「頑張って」も翻訳が難しいが、それよりも英訳しにくい文章は「宜しくお願いします」である。
初対面同士が名刺を交換して「宜しくお願いします」という場合は、Nice to see you.でいい。某元総理が米国で「ひとつ宜しくお願いします」のつもりでOne please. と言ったため相手が目を白黒させたという逸話があるが、あえて日本語の本来の意味にとらわれる必要はない。
では、TVの座談会で司会者が意見交換の始めにゲストに向かって、「では皆さん、よろしくお願いします」と挨拶する場合はどうか。
この場合の「よろしくお願いします」に該当する挨拶用語は欧米にはないし、意味不明だから口に出す必要がないという考えもあるが、なにか言わないと収まりが悪いということだろう。強いて訳せば 貴重な時間を割いてもらった謝意を表明することに変えて、Thank you for joining us. だろうか。

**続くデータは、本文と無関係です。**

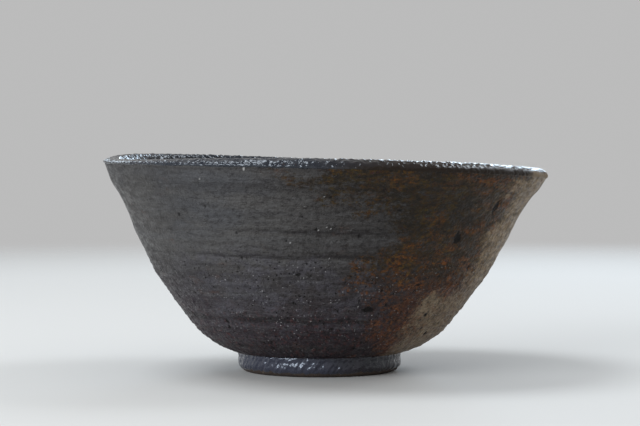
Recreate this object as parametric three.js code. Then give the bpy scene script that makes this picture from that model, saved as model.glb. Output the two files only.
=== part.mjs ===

ところが世の中さまざまで、「宜しくお願いします」は意味不明だからという理由で違和感を持つ人もいるらしい。「不適切な日本語」(梶原しげる 新潮文庫)では、「国谷キャスターが絶対に口にしない言葉と」というタイトルの章で、NHKの“クローズアップ現代”の元キャスターだった国谷さんが「宜しくお願いします」を封印したことを賞賛している。つまり、梶原氏は「宜しくお願いします」を「不適切な日本語」と考えているというわけだ。
確かに「宜しくお願いします」は意味不明で訳せないことが多いが、これは単なる挨拶用語と割り切るしかない。その場に応じた英語の適切な挨拶用語を探せばいいことだろう。